Gather every line that includes the word "object", please.

Entries with parts and joints:
──────────

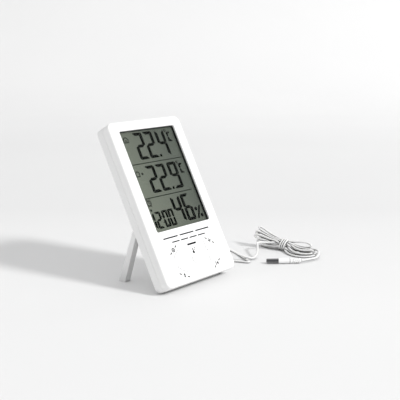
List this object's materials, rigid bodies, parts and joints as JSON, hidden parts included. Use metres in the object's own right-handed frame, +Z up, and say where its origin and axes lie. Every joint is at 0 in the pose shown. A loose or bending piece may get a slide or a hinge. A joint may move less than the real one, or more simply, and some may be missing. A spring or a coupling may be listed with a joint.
{
  "type": "maximum minimum thermometer",
  "caption": "Digital indoor and outdoor thermometer with humidity and clock: leaning white case, large display, push buttons, fold-out stand, and a probe on a tied cable.",
  "frame": {"origin": "middle of the case's lower rear edge, on the table", "axes": "+X to the right of someone facing the display, +Y away from them, +Z up; the case leans back 28.5 degrees"},
  "size_m": [0.2005, 0.1165, 0.1412],
  "materials": {
    "white_shell": "fine moulded satin, white",
    "black_frame": "matt black",
    "clear_window": "clear, polished",
    "display_glass": "grey liquid crystal display with dark segments",
    "reflector_film": "silver-grey film",
    "inner_plastic": "plain moulded",
    "contact_rubber": "striped conductive rubber",
    "board_green": "green solder resist",
    "epoxy_black": "black epoxy",
    "tinned_steel": "tinned spring steel",
    "sounder_brass": "plain brass disc",
    "sensor_white": "white vented case",
    "bead_black": "dipped black bead",
    "switch_body": "dark switch body",
    "cell_wrap": "plain dark wrap",
    "zinc_steel": "zinc plated",
    "cable_white": "white soft PVC",
    "tie_white": "white",
    "probe_plastic": "white moulded",
    "probe_metal": "dark grey metal"
  },
  "bodies": {
    "housing": {"front_shell": "white_shell", "rear_cover": "white_shell", "window_lens": "clear_window", "lens_frame": "black_frame", "display_front_glass": "display_glass", "display_rear_glass": "display_glass", "display_reflector": "reflector_film", "display_retainer": "inner_plastic", "contact_strip": "contact_rubber", "main_board": "board_green", "controller_blob": "epoxy_black", "clock_crystal": "tinned_steel", "humidity_sensor": "sensor_white", "indoor_thermistor": "bead_black", "sounder_disc": "sounder_brass", "switch_mode_body": "switch_body", "switch_adjust_body": "switch_body", "switch_memory_body": "switch_body", "switch_reset_body": "switch_body", "switch_unit_body": "switch_body", "battery_cell": "cell_wrap", "contact_plus": "tinned_steel", "contact_minus": "tinned_steel", "battery_spring": "tinned_steel", "case_screw_1": "zinc_steel", "case_screw_2": "zinc_steel", "case_screw_3": "zinc_steel", "case_screw_4": "zinc_steel", "board_screw_1": "zinc_steel", "board_screw_2": "zinc_steel", "cable_boot": "cable_white", "cable_lead": "cable_white", "cable_hank": "cable_white", "cable_tie": "tie_white", "cable_tail": "cable_white", "probe_tip": "probe_metal", "probe_sensor": "bead_black", "probe_sleeve": "probe_plastic", "probe_boot": "probe_plastic"},
    "stand": {"stand": "white_shell"},
    "battery_door": {"battery_door": "white_shell"},
    "mode_button": {"button_mode": "white_shell", "switch_mode_plunger": "epoxy_black"},
    "adjust_button": {"button_adjust": "white_shell", "switch_adjust_plunger": "epoxy_black"},
    "memory_button": {"button_memory": "white_shell", "switch_memory_plunger": "epoxy_black"},
    "reset_button": {"button_reset": "white_shell", "switch_reset_plunger": "epoxy_black"},
    "unit_button": {"button_unit": "white_shell", "switch_unit_plunger": "epoxy_black"}
  },
  "joints": [
    {"name": "stand_hinge", "type": "hinge", "parent": "housing", "child": "stand", "pos_m": [0, 0.03373, 0.04541], "axis": [1, 0, 0], "range_deg": [-47, 0]},
    {"name": "battery_door_slide", "type": "slide", "parent": "housing", "child": "battery_door", "axis": [0, -0.4768, -0.879], "range_m": [0, 0.022]},
    {"name": "mode_press", "type": "slide", "parent": "housing", "child": "mode_button", "axis": [0, 0.879, -0.4768], "range_m": [0, 0.0005], "stiffness_N_per_m": 20},
    {"name": "adjust_press", "type": "slide", "parent": "housing", "child": "adjust_button", "axis": [0, 0.879, -0.4768], "range_m": [0, 0.0005], "stiffness_N_per_m": 20},
    {"name": "memory_press", "type": "slide", "parent": "housing", "child": "memory_button", "axis": [0, 0.879, -0.4768], "range_m": [0, 0.0005], "stiffness_N_per_m": 20},
    {"name": "reset_press", "type": "slide", "parent": "housing", "child": "reset_button", "axis": [0, 0.879, -0.4768], "range_m": [0, 0.0005], "stiffness_N_per_m": 20},
    {"name": "unit_press", "type": "slide", "parent": "housing", "child": "unit_button", "axis": [0, 0.879, -0.4768], "range_m": [0, 0.0005], "stiffness_N_per_m": 20}
  ]
}
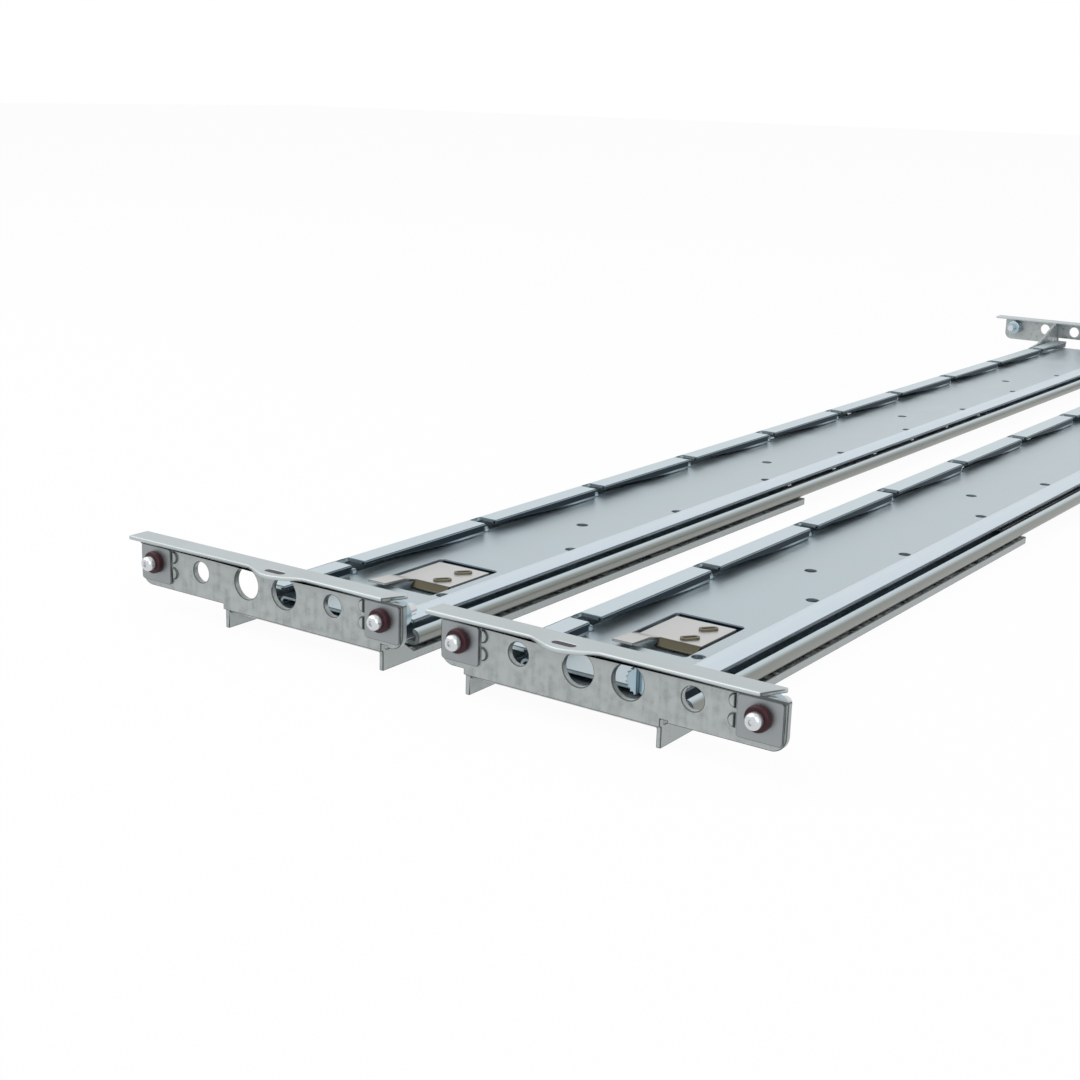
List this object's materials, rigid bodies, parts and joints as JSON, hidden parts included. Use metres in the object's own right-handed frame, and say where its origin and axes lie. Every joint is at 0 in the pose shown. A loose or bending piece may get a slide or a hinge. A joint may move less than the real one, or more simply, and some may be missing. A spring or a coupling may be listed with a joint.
{
  "type": "sliding server rail pair",
  "caption": "Pair of telescoping ball-bearing rails that carry a 2U server in a rack, with pinned end plates and depth adjustment.",
  "frame": {"origin": "centre of the pair's footprint, on the surface that the rails lie on", "axes": "+X along the rails from the rear plates to the front plates, +Y to the left, +Z towards the server"},
  "size_m": [0.6288, 0.1916, 0.0183],
  "materials": {
    "zinc_rail": "zinc plated, satin",
    "zinc_bracket": "zinc plated, matt",
    "dark_pad": "matt",
    "bright_steel": "bright",
    "leaf_steel": "spring steel, satin",
    "maroon_collar": "moulded"
  },
  "bodies": {
    "fixed_rails": {"left_outer_channel": "zinc_rail", "left_depth_guides": "bright_steel", "left_front_bracket": "zinc_bracket", "left_front_pads": "dark_pad", "left_front_pins": "bright_steel", "left_front_collars": "maroon_collar", "left_front_barrels": "bright_steel", "left_front_rivets": "bright_steel", "right_outer_channel": "zinc_rail", "right_depth_guides": "bright_steel", "right_front_bracket": "zinc_bracket", "right_front_pads": "dark_pad", "right_front_pins": "bright_steel", "right_front_collars": "maroon_collar", "right_front_barrels": "bright_steel", "right_front_rivets": "bright_steel"},
    "left_rear_bracket": {"left_rear_arm": "zinc_bracket", "left_rear_pads": "dark_pad", "left_rear_pins": "bright_steel", "left_rear_collars": "maroon_collar", "left_rear_barrels": "bright_steel"},
    "left_slide": {"left_sliding_member": "zinc_rail"},
    "left_cage": {"left_ball_cages": "bright_steel", "left_balls": "bright_steel"},
    "left_leaf": {"left_latch_leaf": "leaf_steel", "left_latch_rivets": "bright_steel"},
    "right_rear_bracket": {"right_rear_arm": "zinc_bracket", "right_rear_pads": "dark_pad", "right_rear_pins": "bright_steel", "right_rear_collars": "maroon_collar", "right_rear_barrels": "bright_steel", "right_captive_screw": "bright_steel"},
    "right_slide": {"right_sliding_member": "zinc_rail"},
    "right_cage": {"right_ball_cages": "bright_steel", "right_balls": "bright_steel"},
    "right_leaf": {"right_latch_leaf": "leaf_steel", "right_latch_rivets": "bright_steel"}
  },
  "joints": [
    {"name": "left_slide_out", "type": "slide", "parent": "fixed_rails", "child": "left_slide", "axis": [1, 0, 0], "range_m": [0, 0.38]},
    {"name": "left_cage_roll", "type": "slide", "parent": "fixed_rails", "child": "left_cage", "axis": [1, 0, 0], "range_m": [0, 0.19]},
    {"name": "left_depth_adjust", "type": "slide", "parent": "fixed_rails", "child": "left_rear_bracket", "axis": [-1, 0, 0], "range_m": [0, 0.1]},
    {"name": "left_leaf_flex", "type": "hinge", "parent": "left_slide", "child": "left_leaf", "pos_m": [-0.2432, 0.0361, 0.0053], "axis": [0, 1, 0], "range_deg": [0, 5], "stiffness_Nm_per_rad": 0.02},
    {"name": "right_slide_out", "type": "slide", "parent": "fixed_rails", "child": "right_slide", "axis": [1, 0, 0], "range_m": [0, 0.38]},
    {"name": "right_cage_roll", "type": "slide", "parent": "fixed_rails", "child": "right_cage", "axis": [1, 0, 0], "range_m": [0, 0.19]},
    {"name": "right_depth_adjust", "type": "slide", "parent": "fixed_rails", "child": "right_rear_bracket", "axis": [-1, 0, 0], "range_m": [0, 0.1]},
    {"name": "right_leaf_flex", "type": "hinge", "parent": "right_slide", "child": "right_leaf", "pos_m": [-0.2432, -0.0404, 0.0053], "axis": [0, 1, 0], "range_deg": [0, 5], "stiffness_Nm_per_rad": 0.02}
  ],
  "couplings": [
    {"joint": "left_cage_roll", "follows": "left_slide_out", "ratio": 0.5},
    {"joint": "right_cage_roll", "follows": "right_slide_out", "ratio": 0.5}
  ]
}
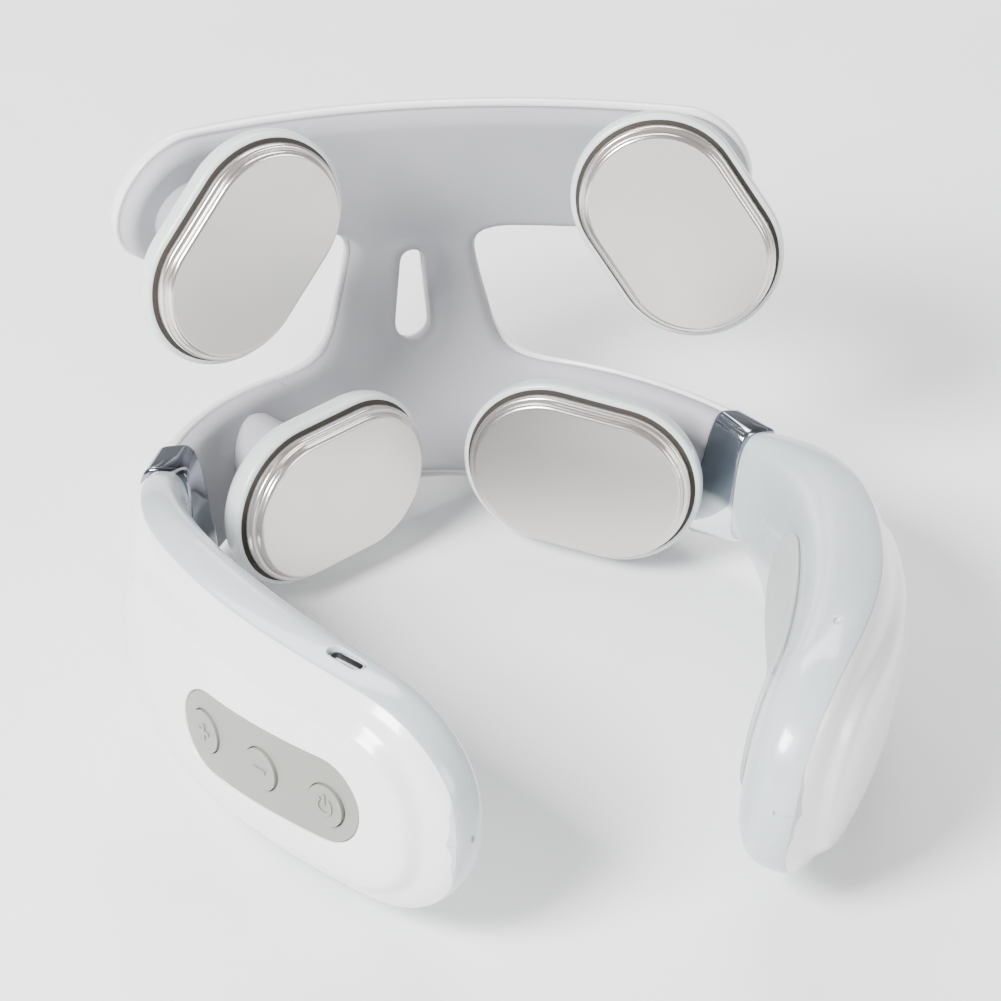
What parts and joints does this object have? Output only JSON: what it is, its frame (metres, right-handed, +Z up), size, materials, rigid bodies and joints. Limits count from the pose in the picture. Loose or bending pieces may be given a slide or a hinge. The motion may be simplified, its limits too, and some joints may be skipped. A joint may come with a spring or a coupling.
{
  "type": "shiatsu neck massager",
  "caption": "U-shaped neck massager with a sprung band, an upper wing, two hollow arms, floating steel-faced massage heads and a button panel.",
  "frame": {"origin": "centre of the bounding box at the table, standing on both arms and the foot of the back cover", "axes": "+Z up from the table; +X to the wearer's left as drawn, across the arms; +Y towards the back of the neck, the open side faces -Y"},
  "size_m": [0.169, 0.196, 0.1032],
  "materials": {
    "white_shell": "gloss",
    "cool_shell": "satin gloss",
    "grey_liner": "matte soft touch",
    "grey_panel": "satin",
    "head_base": "satin",
    "polished_steel": "polished",
    "chrome_trim": "polished",
    "dark_seal": "matte",
    "spring_steel": "plain",
    "soft_silicone": "translucent silicone",
    "acetal": "natural",
    "circuit_board": "solder mask",
    "black_component": "matte",
    "heater_film": "film",
    "cable_jacket": "matte",
    "cell_wrap": "pouch foil",
    "screw_steel": "plain"
  },
  "bodies": {
    "back": {"back_outer_cover": "white_shell", "back_inner_liner": "grey_liner", "spring_strip": "spring_steel", "wire_harness": "cable_jacket", "upper_left_head_cup": "acetal", "upper_right_head_cup": "acetal", "lower_left_head_cup": "acetal", "lower_right_head_cup": "acetal", "upper_left_head_spring": "soft_silicone", "upper_right_head_spring": "soft_silicone", "lower_left_head_spring": "soft_silicone", "lower_right_head_spring": "soft_silicone"},
    "left_arm": {"left_collar": "chrome_trim", "left_arm_outer_cover": "white_shell", "left_arm_inner_shell": "cool_shell", "left_arm_comfort_pad": "grey_panel", "left_arm_screws": "screw_steel", "control_panel": "grey_panel", "main_board": "circuit_board", "tact_switches": "black_component", "board_chips": "black_component", "pulse_transformer": "black_component", "charging_port": "spring_steel", "voice_speaker": "black_component"},
    "right_arm": {"right_collar": "chrome_trim", "right_arm_outer_cover": "white_shell", "right_arm_inner_shell": "cool_shell", "right_arm_comfort_pad": "grey_panel", "right_arm_screws": "screw_steel", "battery_cell": "cell_wrap", "battery_guard_board": "circuit_board"},
    "plus_button": {"plus_button": "grey_panel"},
    "minus_button": {"minus_button": "grey_panel"},
    "power_button": {"power_button": "grey_panel"},
    "upper_left_plunger": {"upper_left_head_plunger": "acetal"},
    "upper_left_head": {"upper_left_head_plate": "polished_steel", "upper_left_head_gasket": "dark_seal", "upper_left_head_heater": "heater_film", "upper_left_head_base": "head_base"},
    "upper_right_plunger": {"upper_right_head_plunger": "acetal"},
    "upper_right_head": {"upper_right_head_plate": "polished_steel", "upper_right_head_gasket": "dark_seal", "upper_right_head_heater": "heater_film", "upper_right_head_base": "head_base"},
    "lower_left_plunger": {"lower_left_head_plunger": "acetal"},
    "lower_left_head": {"lower_left_head_plate": "polished_steel", "lower_left_head_gasket": "dark_seal", "lower_left_head_heater": "heater_film", "lower_left_head_base": "head_base"},
    "lower_right_plunger": {"lower_right_head_plunger": "acetal"},
    "lower_right_head": {"lower_right_head_plate": "polished_steel", "lower_right_head_gasket": "dark_seal", "lower_right_head_heater": "heater_film", "lower_right_head_base": "head_base"}
  },
  "joints": [
    {"name": "left_arm_flex", "type": "hinge", "parent": "back", "child": "left_arm", "pos_m": [-0.05, 0.0568, 0.0177], "axis": [0, -0.1616, -0.9869], "range_deg": [-4, 12], "stiffness_Nm_per_rad": 3, "deforming": ["back_outer_cover", "back_inner_liner", "spring_strip", "wire_harness"]},
    {"name": "right_arm_flex", "type": "hinge", "parent": "back", "child": "right_arm", "pos_m": [0.05, 0.0568, 0.0177], "axis": [0, 0.1616, 0.9869], "range_deg": [-4, 12], "stiffness_Nm_per_rad": 3, "deforming": ["back_outer_cover", "back_inner_liner", "spring_strip", "wire_harness"]},
    {"name": "plus_button_press", "type": "slide", "parent": "left_arm", "child": "plus_button", "axis": [0.9286, 0.3683, 0.0456], "range_m": [0, 0.0005], "stiffness_N_per_m": 3000, "springref_m": -0.0002},
    {"name": "minus_button_press", "type": "slide", "parent": "left_arm", "child": "minus_button", "axis": [0.8855, 0.4638, 0.03], "range_m": [0, 0.0005], "stiffness_N_per_m": 3000, "springref_m": -0.0002},
    {"name": "power_button_press", "type": "slide", "parent": "left_arm", "child": "power_button", "axis": [0.8389, 0.544, 0.0168], "range_m": [0, 0.0005], "stiffness_N_per_m": 3000, "springref_m": -0.0002},
    {"name": "upper_left_head_press", "type": "slide", "parent": "back", "child": "upper_left_plunger", "axis": [-0.2881, 0.9356, -0.2039], "range_m": [0, 0.0024], "stiffness_N_per_m": 2500, "springref_m": -0.0004, "deforming": ["upper_left_head_spring"]},
    {"name": "upper_left_head_tilt", "type": "hinge", "parent": "upper_left_plunger", "child": "upper_left_head", "pos_m": [-0.05035, 0.05744, 0.07732], "axis": [-0.5596, -0.3373, -0.757], "range_deg": [-6, 6], "stiffness_Nm_per_rad": 1.2},
    {"name": "upper_right_head_press", "type": "slide", "parent": "back", "child": "upper_right_plunger", "axis": [0.2881, 0.9356, -0.2039], "range_m": [0, 0.0024], "stiffness_N_per_m": 2500, "springref_m": -0.0004, "deforming": ["upper_right_head_spring"]},
    {"name": "upper_right_head_tilt", "type": "hinge", "parent": "upper_right_plunger", "child": "upper_right_head", "pos_m": [0.05035, 0.05744, 0.07732], "axis": [0.5596, -0.3373, -0.757], "range_deg": [-6, 6], "stiffness_Nm_per_rad": 1.2},
    {"name": "lower_left_head_press", "type": "slide", "parent": "back", "child": "lower_left_plunger", "axis": [-0.4801, 0.8657, -0.1418], "range_m": [0, 0.0024], "stiffness_N_per_m": 2500, "springref_m": -0.0004, "deforming": ["lower_left_head_spring"]},
    {"name": "lower_left_head_tilt", "type": "hinge", "parent": "lower_left_plunger", "child": "lower_left_head", "pos_m": [-0.03132, 0.04256, 0.02246], "axis": [-0.8709, -0.4898, -0.0415], "range_deg": [-6, 6], "stiffness_Nm_per_rad": 1.2},
    {"name": "lower_right_head_press", "type": "slide", "parent": "back", "child": "lower_right_plunger", "axis": [0.4801, 0.8657, -0.1418], "range_m": [0, 0.0024], "stiffness_N_per_m": 2500, "springref_m": -0.0004, "deforming": ["lower_right_head_spring"]},
    {"name": "lower_right_head_tilt", "type": "hinge", "parent": "lower_right_plunger", "child": "lower_right_head", "pos_m": [0.03132, 0.04256, 0.02246], "axis": [0.8709, -0.4898, -0.0415], "range_deg": [-6, 6], "stiffness_Nm_per_rad": 1.2}
  ]
}
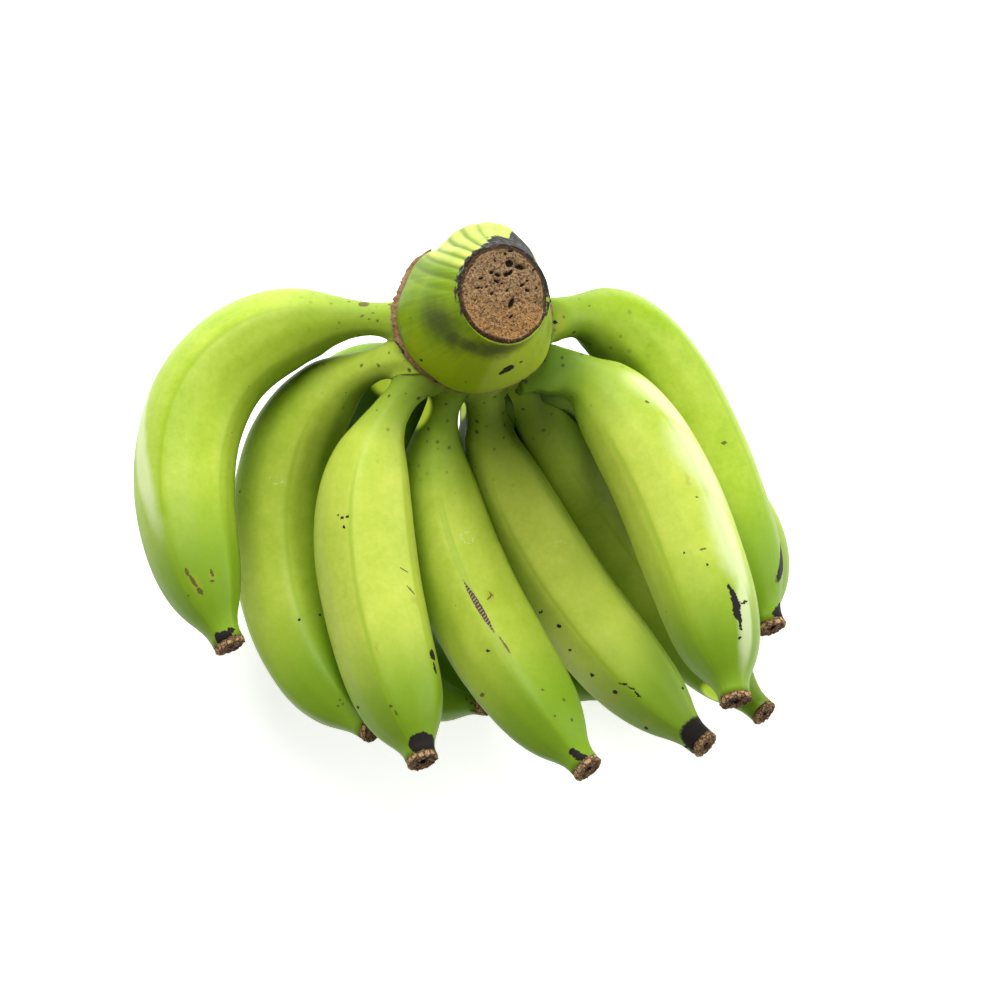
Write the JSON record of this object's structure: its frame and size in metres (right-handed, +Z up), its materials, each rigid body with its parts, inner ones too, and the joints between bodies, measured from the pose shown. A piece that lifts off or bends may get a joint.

──────────

### The reply
List this object's materials, rigid bodies, parts and joints as JSON, hidden parts included. Use metres in the object's own right-handed frame, +Z up, and say where its origin and axes lie. Every joint is at 0 in the pose shown. A loose or bending piece may get a slide or a hinge. A joint may move less than the real one, or more simply, and some may be missing. A spring or a coupling may be listed with a joint.
List this object's materials, rigid bodies, parts and joints as JSON, hidden parts included. Use metres in the object's own right-handed frame, and say where its origin and axes lie. Every joint is at 0 in the pose shown. A loose or bending piece may get a slide or a hinge. A joint may move less than the real one, or more simply, and some may be missing. A spring or a coupling may be listed with a joint.
What parts and joints does this object have? Output only JSON: what it is, its frame (metres, right-handed, +Z up), size, materials, rigid bodies and joints. Limits count from the pose in the picture. Loose or bending pieces may be given a slide or a hinge. The motion may be simplified, its limits too, and some joints may be skipped. A joint may come with a spring or a coupling.
Write the JSON record of this object's structure: its frame and size in metres (right-handed, +Z up), its materials, each rigid body with its parts, inner ones too, and the joints between bodies, measured from the pose shown. A piece that lifts off or bends may get a joint.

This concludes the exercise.